Jesucristo, Rey del Universo
Muchos esperan de Dios el estilo de poder del mundo: eficacia, rapidez, demostración, éxito visible
La solemnidad de Jesucristo, Rey del Universo, nos recuerda algo que la Iglesia nunca ha querido ocultar: el trono de Cristo no es un palacio, ni un sillón de poder, ni un símbolo de dominio humano. El trono de Cristo es la Cruz. Ahí, donde cualquier poderoso habría visto un fracaso, Él reveló la autoridad definitiva del amor. El mundo admira la fuerza que somete, pero Dios muestra la fuerza que sostiene, que salva y que no abandona.
La cruz es el lugar donde se desvela quién es Dios y quién es el hombre. En el sufrimiento, el nuestro y el suyo, se transparenta nuestra verdad: somos limitados, vulnerables, necesitados. Justo ahí, cuando las fuerzas flaquean y los recursos se agotan, aparece el poder de Cristo. No un poder que domina, sino un poder que acompaña. No un poder que impone, sino un poder que se entrega. La cruz es el lugar del Rey que reconcilia la historia entera tomando sobre sí nuestras heridas.
Hoy, más que nunca, vivimos en una sociedad que quiere soluciones rápidas, calmantes, instantáneos para cada dolor, atajos espirituales que eviten la madurez interior. Pero solo el que no se rebela contra su fragilidad y acepta atravesar la noche sin exigir respuestas inmediatas, puede encontrarse con el Dios que habita el centro del dolor. Cristo no promete una vida sin quebrantos. Promete una presencia que no falla, incluso cuando no sentimos nada. Él no elimina la prueba; Él permanece en ella. Ese es su modo de reinar.

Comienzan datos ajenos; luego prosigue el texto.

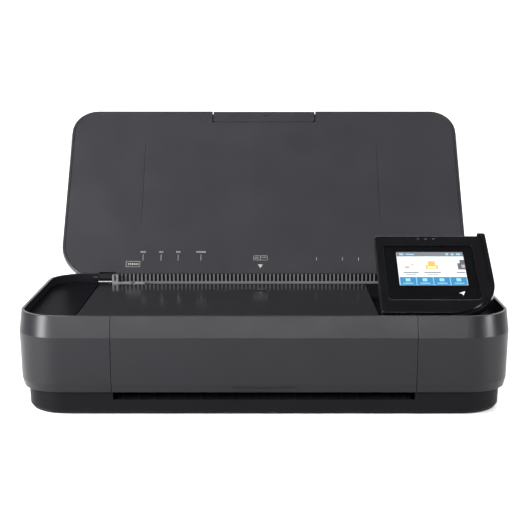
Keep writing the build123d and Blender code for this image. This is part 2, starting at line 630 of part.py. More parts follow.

Muchos esperan de Dios el estilo de poder del mundo: eficacia, rapidez, demostración, éxito visible. Y, sin embargo, el poder de Cristo es superior a cualquier fuerza militar, política o económica. Es la fuerza del amor que resiste hasta el extremo, que no se corrompe, que no se compra ni se vende. Un poder que no necesita humillar para ser grande, ni aplastar para imponer respeto. Es el poder que no se derrumba porque no depende del aplauso, ni del voto, ni del miedo.
En la cruz, Cristo reina sin imponerse. Reúne, perdona, abre caminos. Desde ese trono humillado se entiende toda su vida: un Rey que lava los pies, que busca al perdido, que carga con la culpa ajena, que devuelve dignidad a quien la había perdido. Frente a la arrogancia del poder humano, Él ofrece la mansedumbre que sana, la paciencia que salva y la misericordia que transforma.
Celebrar a Cristo Rey es reconocer que ninguna fuerza del mundo puede dar lo que da su amor. Es volver a poner el corazón en su sitio y recordar que la victoria del cristiano no es la del éxito exterior, sino la del amor fiel que atraviesa la cruz sin soltarse de Dios. Ahí reina Cristo. Y ahí, si lo dejamos, reinaremos con Él.